Over the course of both projects I feel that I have been influenced greatly with regards to my application of materials and how I approach my work. I believe that how I create my work has changed greatly and what I sought out to achieve in my work has been highly influenced by these tutorials.
Within the subject of Painting Performance, I became much more aware of how my body can manipulate the work, and more importantly how creating the artwork at hand becomes a performance, you are part of the artwork itself; giving yourself to the work. This was very apparent in my sculpture works, as the application of my hands moved through the clay. I had developed from where I had moved from creating these realistic busts, moving towards dragging my extremities into the clay, leaving mounds of imprints, very much similar to the way De Kooning would leave swooping passages of paint on the canvas. Through the process of making it, I found it almost ritual-like as I questioned my own bodily form, and then translating that into the clay became a performance within itself.
The lessons at hand has also played an important role into my portraiture, and have begun to question how I apply paint to a canvas. After leaning what my body can do with paint, such as with the swooping of an arm or running of toes can leave very different imprints, my use of mark-making with a paintbrush and other found objects can change an image greatly. This goes hand-in-hand with my material, as when we started to experiment with the viscosity of paint when introduced with common household materials, I have begun to experiment with flour and earth into my own paint.

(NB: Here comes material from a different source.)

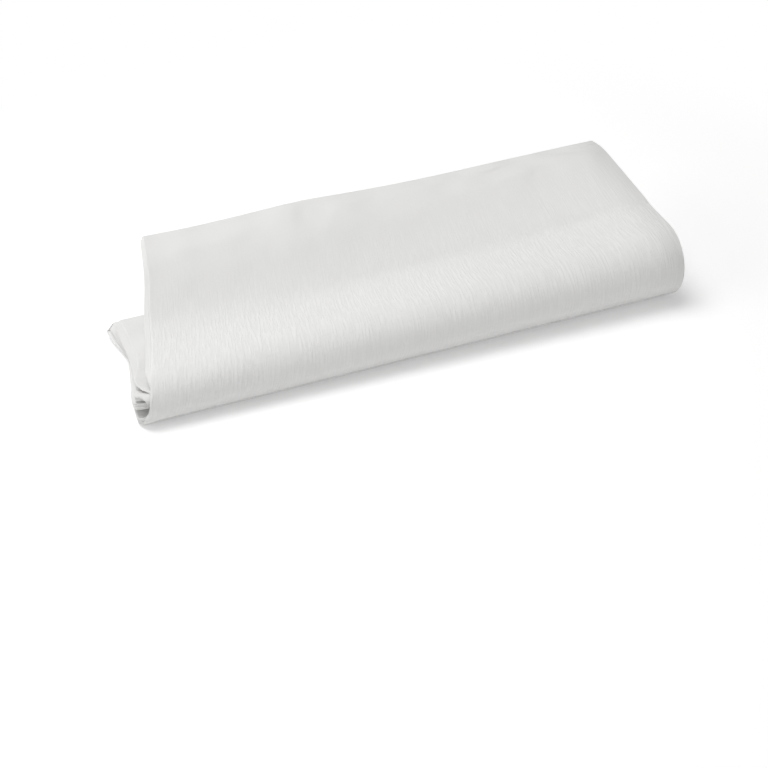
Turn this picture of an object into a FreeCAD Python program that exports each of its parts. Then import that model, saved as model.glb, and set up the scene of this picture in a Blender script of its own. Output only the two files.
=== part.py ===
import FreeCAD, Part
import Sketcher
import math
import os

# A folded tablecloth, lying as it comes out of its pack.
#
# The cloth is pleated across its width into a strip, and the strip is folded over
# and over along its length. What is left is one thick leaf of pressed plies that
# runs through four panels: an upper inner panel with a free end, a tight fold, the
# lower inner panel, a pressed crease at the back, the bottom panel that the cloth
# lies on, the big soft front fold, and the flap that springs up at the back.
#
# +X runs along the front fold, +Y from the front fold to the back, and +Z up.
# The cloth rests on Z = 0, and the origin is under the middle of its box.

doc = FreeCAD.newDocument("folded_tablecloth")

# Lengths are in millimetres and angles in degrees.
SHARED_SIZES = [
    ("leaf_thickness", 3.3, "sixteen plies pressed together"),
    ("level", 0.0, "slope of the panels that lie flat"),
    ("pressed_flat", 0.2, "how far the cloth's own weight flattens its underside"),
    ("slit_radius", 0.8, "inside radius of the tight fold"),
    ("crease_radius", 3.6, "outside radius of the pressed crease"),
    ("left_foot_x", -153.2, "where the left end meets the ground, half way back"),
    ("left_end_lean", 29.0, "each ply at the left end lies right of the one below"),
    ("left_end_turn", 1.3, "the left end is longer at the back"),
    ("trim_size", 400.0, "side of the block that trims the left end"),
]

# The front fold is fuller at the right, so each size has a left and a right value,
# and changes evenly from one to the other over this many spans.
SPANS = 10
ROUTE_SIZES = [
    ("route_x", -168.0, 154.0, "plane of the section, clear of the end at the left"),
    ("front_reach", 53.4, 56.9, "origin to the foremost line of the front fold"),
    ("upper_flat", 48.7, 45.5, "pressed stretch of the upper inner panel"),
    ("upper_bend_radius", 28.4, 28.4, "bend where that panel leaves the pile"),
    ("inner_slope", -14.0, -22.0, "slope of both inner panels behind the tight fold"),
    ("inner_rise", 20.7, 26.2, "sloping stretch of both inner panels"),
    ("lower_bend_radius", 30.0, 30.0, "bend where the lower inner panel leaves the pile"),
    ("lower_flat", 54.7, 53.5, "pressed stretch of the lower inner panel"),
    ("bottom_panel", 80.0, 80.0, "flat stretch that the cloth rests on"),
    ("nose_low_radius", 10.5, 17.0, "front fold, below its foremost line"),
    ("nose_high_radius", 13.5, 24.0, "front fold, above its foremost line"),
    ("flap_start_slope", 5.0, 4.0, "slope of the flap as it leaves the front fold"),
    ("flap_start", 20.7, 21.1, "first straight stretch of the flap"),
    ("hollow_radius", 60.0, 60.0, "hollow where the flap begins to climb"),
    ("flap_climb_slope", 30.0, 10.0, "steepest slope of the flap"),
    ("flap_climb", 18.7, 47.1, "straight stretch at that slope"),
    ("crown_radius", 60.0, 50.0, "crown near the free end"),
    ("flap_end_slope", 8.0, -4.0, "slope at the free end"),
    ("flap_end", 5.0, 4.0, "last straight stretch of the flap"),
]

# The leaf is followed along the face that is outside at the front fold, from the
# free end of the upper inner panel to the free end of the flap. A straight stretch
# has a length and a slope, as seen from front to back, and the heading it is walked
# in. A bend has a radius and the side that it turns to.
BACK_TO_FRONT, FRONT_TO_BACK = -1, 1
LEFT_TURN, RIGHT_TURN = 1, -1
ROUTE = [
    ("straight", "upper_flat", "level", BACK_TO_FRONT),
    ("bend", "upper_bend_radius", RIGHT_TURN),
    ("straight", "inner_rise", "inner_slope", BACK_TO_FRONT),
    ("bend", "slit_radius", LEFT_TURN),
    ("straight", "inner_rise", "inner_slope", FRONT_TO_BACK),
    ("bend", "lower_bend_radius", LEFT_TURN),
    ("straight", "lower_flat", "level", FRONT_TO_BACK),
    ("bend", "crease_radius", RIGHT_TURN),
    ("straight", "bottom_panel", "level", BACK_TO_FRONT),
    ("bend", "nose_low_radius", RIGHT_TURN),
    ("bend", "nose_high_radius", RIGHT_TURN),
    ("straight", "flap_start", "flap_start_slope", FRONT_TO_BACK),
    ("bend", "hollow_radius", LEFT_TURN),
    ("straight", "flap_climb", "flap_climb_slope", FRONT_TO_BACK),
    ("bend", "crown_radius", RIGHT_TURN),
    ("straight", "flap_end", "flap_end_slope", FRONT_TO_BACK),
]
BOTTOM, NOSE_LOW, NOSE_HIGH = 8, 9, 10


def make_sheet():
    """Fill the spreadsheet with every driving size and its alias."""
    sizes = doc.addObject("Spreadsheet::Sheet", "Sizes")
    rows = list(SHARED_SIZES)
    for alias, left, right, note in ROUTE_SIZES:
        rows.append(("left_" + alias, left, note + ", left"))
        rows.append(("right_" + alias, right, note + ", right"))
    for row, (alias, value, note) in enumerate(rows, start=1):
        sizes.set("A%d" % row, note)
        sizes.set("B%d" % row, str(value))
        sizes.setAlias("B%d" % row, alias)
    doc.recompute()


def between(name, share):
    """Give the expression for a size, a share of the way from the left to the right."""
    if name in [alias for alias, value, note in SHARED_SIZES]:
        return "Sizes." + name
    ends = {"name": name, "share": share}
    return "Sizes.left_%(name)s + (Sizes.right_%(name)s - Sizes.left_%(name)s) * %(share)g" % ends


def walk_route(size_of, depth):
    """Walk the route, depth inside the leaf, and give a line or arc for each stretch."""
    headings = []
    for stretch in ROUTE:
        if stretch[0] == "straight":
            slope = math.radians(size_of(stretch[2]))
            headings.append(slope if stretch[3] == FRONT_TO_BACK else slope + math.pi)
        else:
            headings.append(None)
    # The front fold is upright at its foremost line, between its two bends.
    upright = math.pi / 2
    first = headings[0]
    inward = FreeCAD.Vector(math.sin(first), -math.cos(first), 0)
    here = inward * depth
    shapes = []
    for place, stretch in enumerate(ROUTE):
        size = size_of(stretch[1])
        if stretch[0] == "straight":
            along = FreeCAD.Vector(math.cos(headings[place]), math.sin(headings[place]), 0)
            there = here + along * size
            ends = (here, there) if stretch[3] == FRONT_TO_BACK else (there, here)
            shapes.append(Part.LineSegment(*ends))
        else:
            turn = stretch[2]
            radius = size + turn * depth
            enter = upright if place == NOSE_HIGH else headings[place - 1]
            leave = upright if place == NOSE_LOW else headings[place + 1]
            sweep = (leave - enter) * turn % (2 * math.pi)
            middle = here + FreeCAD.Vector(-math.sin(enter), math.cos(enter), 0) * radius * turn
            start = enter - turn * math.pi / 2
            stop = start + turn * sweep
            there = middle + FreeCAD.Vector(math.cos(stop), math.sin(stop), 0) * radius
            circle = Part.Circle(middle, FreeCAD.Vector(0, 0, 1), radius)
            span = (start, stop) if turn == LEFT_TURN else (stop, start)
            shapes.append(Part.ArcOfCircle(circle, *span))
        here = there
    return shapes


def entry_point(place):
    """Give the sketch's number for the end at which a stretch is entered."""
    forward = ROUTE[place][-1] in (FRONT_TO_BACK, LEFT_TURN)
    return 1 if forward else 2


def draw_route(number):
    """Draw one section of the leaf as a fully sized sketch in an upright plane."""
    share = number / SPANS
    sketch = doc.addObject("Sketcher::SketchObject", "Section%d" % number)

    def size_of(name):
        return sketch.evalExpression(between(name, share))

    across = FreeCAD.Vector(0, 1, 0)
    up = FreeCAD.Vector(0, 0, 1)
    along = FreeCAD.Vector(1, 0, 0)
    upright_plane = FreeCAD.Rotation(across, up, along, "XYZ")
    sketch.Placement = FreeCAD.Placement(FreeCAD.Vector(0, 0, 0), upright_plane)
    sketch.setExpression("Placement.Base.x", between("route_x", share))

    thickness = size_of("leaf_thickness")
    outside = walk_route(size_of, 0)
    inside = walk_route(size_of, thickness)
    reach = size_of("front_reach")
    sunk = size_of("pressed_flat")
    to_origin = FreeCAD.Vector(-reach - outside[NOSE_LOW].StartPoint.x,
                               -outside[BOTTOM].StartPoint.y - sunk, 0)
    for shape in outside + inside:
        shape.translate(to_origin)
        sketch.addGeometry(shape)
    count = len(ROUTE)

    def size_it(constraint, name, expression):
        added = sketch.addConstraint(constraint)
        sketch.renameConstraint(added, name)
        sketch.setExpression("Constraints." + name, expression)

    for face in (0, count):
        for place in range(count - 1):
            joint = (face + place, 3 - entry_point(place),
                     face + place + 1, entry_point(place + 1))
            sketch.addConstraint(Sketcher.Constraint("Tangent", *joint))
    for place, stretch in enumerate(ROUTE):
        shape = sketch.Geometry[place]
        size = between(stretch[1], share)
        if stretch[0] == "bend":
            radius = Sketcher.Constraint("Radius", place, shape.Radius)
            size_it(radius, "radius_%d" % place, size)
            inner = count + place
            sketch.addConstraint(Sketcher.Constraint("Coincident", place, 3, inner, 3))
            if place != NOSE_HIGH:
                radius = Sketcher.Constraint("Radius", inner, sketch.Geometry[inner].Radius)
                sign = "+" if stretch[2] == LEFT_TURN else "-"
                size_it(radius, "inner_radius_%d" % place, size + sign + "Sizes.leaf_thickness")
            continue
        length = Sketcher.Constraint("Distance", place, shape.length())
        size_it(length, "length_%d" % place, size)
        if stretch[2] == "level":
            sketch.addConstraint(Sketcher.Constraint("Horizontal", place))
        else:
            slope = Sketcher.Constraint("Angle", place, math.radians(size_of(stretch[2])))
            size_it(slope, "slope_%d" % place, between(stretch[2], share))
    for place in (0, count - 1):
        # The plies turn back on themselves at a free end, which is half round.
        point = entry_point(place) if place == 0 else 3 - entry_point(place)
        start = sketch.getPoint(place, point)
        stop = sketch.getPoint(count + place, point)
        line = sketch.Geometry[place]
        outward = line.EndPoint - line.StartPoint if point == 2 else line.StartPoint - line.EndPoint
        outward.normalize()
        crown = (start + stop) / 2 + outward * thickness / 2
        clockwise = (crown - start).cross(stop - crown).z < 0
        bend = Part.Arc(stop, crown, start) if clockwise else Part.Arc(start, crown, stop)
        cap = sketch.addGeometry(bend)
        near, far = (2, 1) if clockwise else (1, 2)
        sketch.addConstraint(Sketcher.Constraint("Tangent", cap, near, place, point))
        sketch.addConstraint(Sketcher.Constraint("Tangent", cap, far, count + place, point))
        sketch.addConstraint(Sketcher.Constraint("Parallel", place, count + place))
    # The bottom panel is drawn just under the ground, which flattens it, and the
    # front fold's foremost line is level with both of its centres and a set
    # distance from the origin.
    lowest = Sketcher.Constraint("DistanceY", BOTTOM, 1, -1, 1, sunk)
    size_it(lowest, "pressed_flat", "Sizes.pressed_flat")
    sketch.addConstraint(Sketcher.Constraint("Horizontal", NOSE_LOW, 3, NOSE_HIGH, 3))
    foremost = Sketcher.Constraint("DistanceX", NOSE_LOW, 1, -1, 1, reach)
    size_it(foremost, "front_reach", between("front_reach", share))
    return sketch


def make_block(name, corner, turn="0", lean="0"):
    """Make a block, turned and leaning about the middle of its right face."""
    block = doc.addObject("Part::Box", name)
    for side in ("Length", "Width", "Height"):
        block.setExpression(side, "Sizes.trim_size")
    block.setExpression("Placement", (
        "create(<<placement>>; create(<<vector>>; %s; %s; %s);" % corner
        + "create(<<rotation>>; %s; %s; 0);" % (turn, lean)
        + "create(<<vector>>; Sizes.trim_size; Sizes.trim_size / 2; Sizes.trim_size / 2))"
    ))
    return block


make_sheet()

leaf = doc.addObject("Part::Loft", "Leaf")
leaf.Sections = [draw_route(number) for number in range(SPANS + 1)]
leaf.Solid = True
leaf.Ruled = True

# The ground flattens the leaf's underside, and the left end is cut off by a face
# that leans with the plies.
half = "-Sizes.trim_size / 2"
ground = make_block("Ground", (half, half, "-Sizes.trim_size"))
left_block = make_block(
    "LeftBlock",
    ("Sizes.left_foot_x - Sizes.trim_size", half, half),
    "Sizes.left_end_turn",
    "Sizes.left_end_lean",
)
trims = doc.addObject("Part::MultiFuse", "Trims")
trims.Shapes = [ground, left_block]

tablecloth = doc.addObject("Part::Cut", "Tablecloth")
tablecloth.Label = "tablecloth"
tablecloth.Base = leaf
tablecloth.Tool = trims
doc.recompute()

for thing in doc.Objects:
    if "Invalid" in thing.State or "Error" in thing.State:
        raise RuntimeError(thing.Name + " did not compute")
if tablecloth.Shape.isNull() or not tablecloth.Shape.isValid():
    raise RuntimeError("the tablecloth is not a valid solid")
if len(tablecloth.Shape.Solids) != 1:
    raise RuntimeError("the tablecloth is not one solid")

os.makedirs("parts", exist_ok=True)
tablecloth.Shape.exportStep("parts/%s.step" % tablecloth.Label)
bounds = tablecloth.Shape.optimalBoundingBox(False, False)
print(tablecloth.Label, bounds, round(tablecloth.Shape.Volume), "mm3")
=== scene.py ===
import math
from collections import namedtuple

import bpy
import numpy as np
from mathutils import Matrix, Vector


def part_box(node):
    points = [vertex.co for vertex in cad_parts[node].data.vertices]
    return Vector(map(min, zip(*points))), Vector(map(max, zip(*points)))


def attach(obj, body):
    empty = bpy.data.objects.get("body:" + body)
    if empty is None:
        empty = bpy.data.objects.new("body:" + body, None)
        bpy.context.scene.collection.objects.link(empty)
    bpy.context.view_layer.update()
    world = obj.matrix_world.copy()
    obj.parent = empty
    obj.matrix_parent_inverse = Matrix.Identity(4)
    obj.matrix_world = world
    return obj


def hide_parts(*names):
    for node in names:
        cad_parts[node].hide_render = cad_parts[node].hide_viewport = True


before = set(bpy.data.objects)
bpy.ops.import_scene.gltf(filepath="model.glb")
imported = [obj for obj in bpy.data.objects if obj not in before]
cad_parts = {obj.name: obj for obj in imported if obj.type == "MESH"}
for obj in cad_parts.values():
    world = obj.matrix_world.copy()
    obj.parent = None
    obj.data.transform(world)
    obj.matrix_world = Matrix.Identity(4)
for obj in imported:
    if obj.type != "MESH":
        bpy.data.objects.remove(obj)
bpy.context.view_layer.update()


# ---- The form of the leaf ----------------------------------------------------------
# Sixteen plies of the cloth lie together as one thick leaf, and the leaf is folded into
# four panels. This form is the face of the leaf that is outside at the front fold. The
# cloth is folded round it, ply by ply, and the form itself isn't kept.

MM = 0.001
PLIES = 16
LEAF_THICKNESS = 3.3 * MM
# The form starts left of the pack, and runs to this share of the way from there to the
# solid's right end, in so many columns of points.
FORM_LEFT, FORM_RIGHT = -168 * MM, Vector(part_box("tablecloth")[1]).x
FORM_SHARE = 1.02
FORM_COLUMNS = 41
# How far the front fold reaches from the pack's middle, in millimetres, at the left end
# of the pack and at the right.
FRONT_REACH = (53.4, 56.9)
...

After the tutorials undergone in Beyond Fiction, I have become more pensive in terms of looking at my own portraits and how they reflect on the subjects character and how this is reflected on the canvas as opposed to creating an accurate depiction of a person. When producing my cartoon illustrations I found that simple use of line can give a stronger impression of a person than a highly detailed painting could, and thus my economy of line has become more sparing in my work.
The inclusion of humour into my illustration has made me question what It is I want out of my work, and what art is. Through the characters I have developed in my field, I have been able to look at the role Soap characters have in the world of art, and what aspect my clay mass ‘blobs’ have to play with their suggestive implications of genitalia. I personally believe that humour can allow for strong social debate of my works, and can deal with big issues in current affairs.
Further developing working with both P.P and B.F alongside my own practice is very important to me, and I am eager to discover how both will develop my studies and work in the future.